– Милая моя, молчи, тебе нельзя говорить. Наш с тобой общий друг МГ прислал телеграмму, где велел тебе держаться, он обещал скоро быть. Он не виноват, прости его, просто девятого числа, в воскресенье, в Петербурге случились страшные события. Власти расстреляли демонстрацию рабочих, которые мирно несли царю свою петицию. Очень много людей погибло, так много, что стали день этот кровавым воскресеньем называть. Именно оттого выехать из Петербурга раньше не представлялось возможным, вот наш с тобой общий друг и запоздал. Я же ехал из Москвы, а потому и препятствий таких не имел.
Мария вновь закрыла глаза. Какой же он, Савва, благородный, он до сих пор называет Максима Горького своим другом, он оправдывает его, что не приехал к любимой женщине, когда она находится между жизнью и смертью.

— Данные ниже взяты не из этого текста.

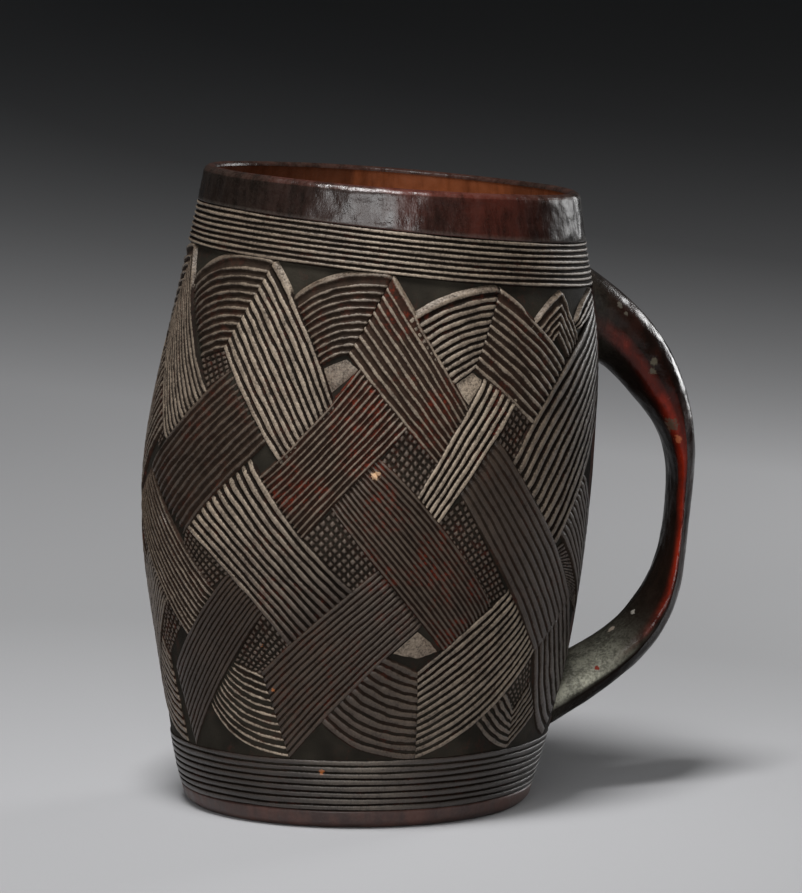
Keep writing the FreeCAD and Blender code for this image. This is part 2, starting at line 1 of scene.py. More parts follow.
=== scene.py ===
"""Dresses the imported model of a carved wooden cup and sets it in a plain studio."""
import logging
import math
from dataclasses import dataclass, replace
from enum import Enum

import bpy
import numpy as np
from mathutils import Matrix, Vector


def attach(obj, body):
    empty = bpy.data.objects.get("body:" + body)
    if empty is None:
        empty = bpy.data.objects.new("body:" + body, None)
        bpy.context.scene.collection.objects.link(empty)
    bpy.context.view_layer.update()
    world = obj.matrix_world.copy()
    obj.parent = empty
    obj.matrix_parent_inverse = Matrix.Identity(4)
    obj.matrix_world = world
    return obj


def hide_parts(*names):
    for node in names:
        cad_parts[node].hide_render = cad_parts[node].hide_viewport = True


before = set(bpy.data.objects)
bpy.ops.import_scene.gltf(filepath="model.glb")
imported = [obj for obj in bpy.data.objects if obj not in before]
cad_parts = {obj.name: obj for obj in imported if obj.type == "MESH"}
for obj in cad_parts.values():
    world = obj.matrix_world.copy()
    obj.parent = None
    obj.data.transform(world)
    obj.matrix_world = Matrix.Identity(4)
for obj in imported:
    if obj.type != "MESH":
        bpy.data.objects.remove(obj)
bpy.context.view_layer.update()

BODY = "root"
MM = 0.001
# Degrees round the body that face the camera; the painted highlights of the lined bands and the lip centre
# here.
FRONT_ANGLE = -12.0
LOG = logging.getLogger("cup")

Colour = tuple[float, float, float]
Side = tuple[tuple[float, float], ...]
Grid = tuple[np.ndarray, dict[str, np.ndarray | float]]


@dataclass
class Shade:
    """A value that varies over a surface; sums and products with it are nodes of its tree."""

    tree: "NodeTree"
    socket: bpy.types.NodeSocket

    def math(self, operation: str, other: "Shade | float") -> "Shade":
        """The result of a math node.

        Args:
            operation: The name of the node's operation.
            other: The second value.

        Returns:
            The result.
        """
        node = self.tree.add("Math", operation=operation)
        self.tree.feed(node.inputs[0], self)
        self.tree.feed(node.inputs[1], other)
        return Shade(self.tree, node.outputs["Value"])

    def __add__(self, other: "Shade | float") -> "Shade":
        """The sum with another value."""
        return self.math("ADD", other)

    def __mul__(self, other: "Shade | float") -> "Shade":
        """The product with another value."""
        return self.math("MULTIPLY", other)

    def __truediv__(self, other: "Shade | float") -> "Shade":
        """The quotient by another value."""
        return self.math("DIVIDE", other)

    def span(self, low: float, high: float, to_low: float = 0.0, to_high: float = 1.0) -> "Shade":
        """The value stretched smoothly from one range to another and held at its ends.

        Args:
            low: Where the range starts.
            high: Where the range ends.
            to_low: The result at the start.
            to_high: The result at the end.

        Returns:
            The stretched value.
        """
        node = self.tree.add("MapRange", interpolation_type="SMOOTHSTEP")
        self.tree.feed(node.inputs["Value"], self)
        for name, number in (("From Min", low), ("From Max", high), ("To Min", to_low), ("To Max", to_high)):
            node.inputs[name].default_value = number
        return Shade(self.tree, node.outputs["Result"])


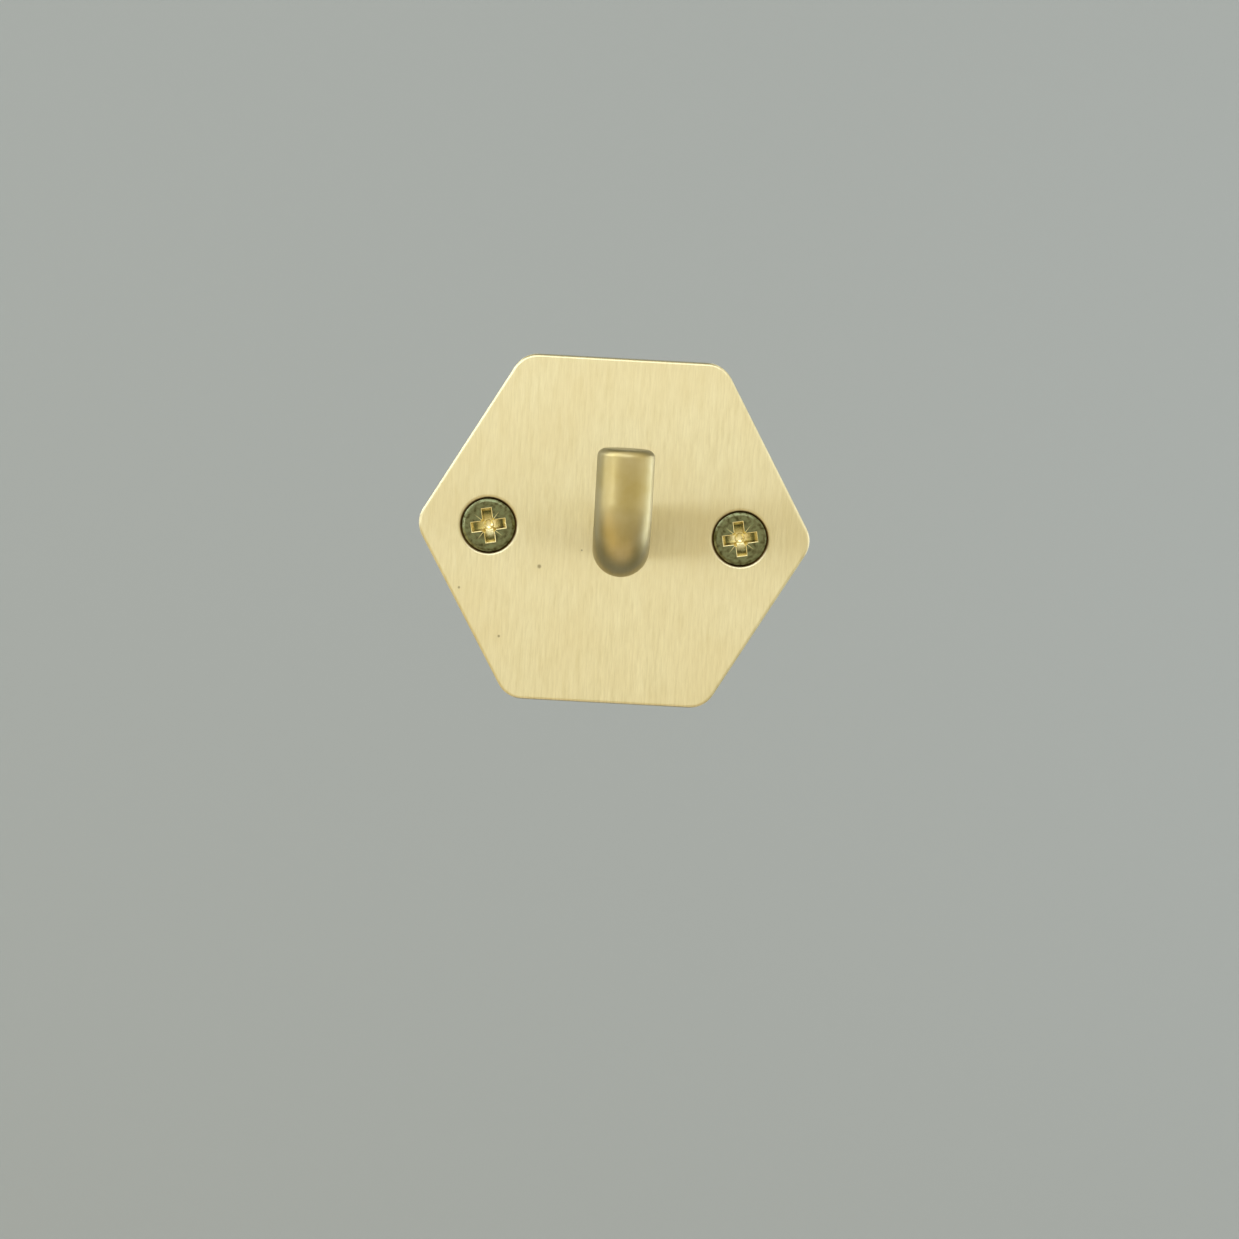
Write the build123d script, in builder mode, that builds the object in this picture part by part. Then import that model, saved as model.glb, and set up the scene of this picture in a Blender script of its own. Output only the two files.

У Марии перед глазами вдруг возник цветущий Крым со стройными кипарисами, запахом моря и счастья. Напитавшись за день этими ощущениями, вечером Мария играла как никогда ранее. Она была той Ниной, которую не видел даже сам Чехов. Поэтому, когда после десятого поклона она спустилась в гримерную, то не удивилась, увидев там Антона Павловича в компании с высоким человеком, хозяином выдающихся усов. Что он ей тогда сказал? Ах да. «Вы, черт, знаете, как великолепно играете», – сказал ей тогда высокий усач, и Мария пропала. Это невозможно ничем оправдать или объяснить, но ни Савва, который дожидался ее в Москве, ни жена Горького уже не имели никакого значения. Чувства, которые вспыхнули в них обоих, было не потушить уже никаким огнем. Но, как ни странно, сейчас рядом только Савва, как верный пес, гладит ее руку и говорит успокаивающие слова, а Максима нет, и это факт, с которым не поспоришь.
– Савва, – еле шевеля губами, сказала Мария. – Где кортик?
– Я положил его тебе под подушку, – на этих словах мужчина улыбнулся. Видимо, даже мысль о том, что его подарок так важен Марии и она до сих пор его хранит, а очнувшись в больнице, спрашивает про него наряду со своим сердечным другом, грела душу влюбленного мужчины. – Ты держала его во время операции, сжав так в кулаке, что врачи не рискнули вынимать его. После они хотели убрать, но я не дал, моя амазонка всегда должна быть защищена.
Он погладил ее по щеке и, почувствовав слезу, испугался.
Но это не были слезы боли, это были слезы благодарности за любовь и преданность.
Вдруг в коридоре послышался громкий голос Горького, он что-то возбужденно доказывал, даже переходя на крик.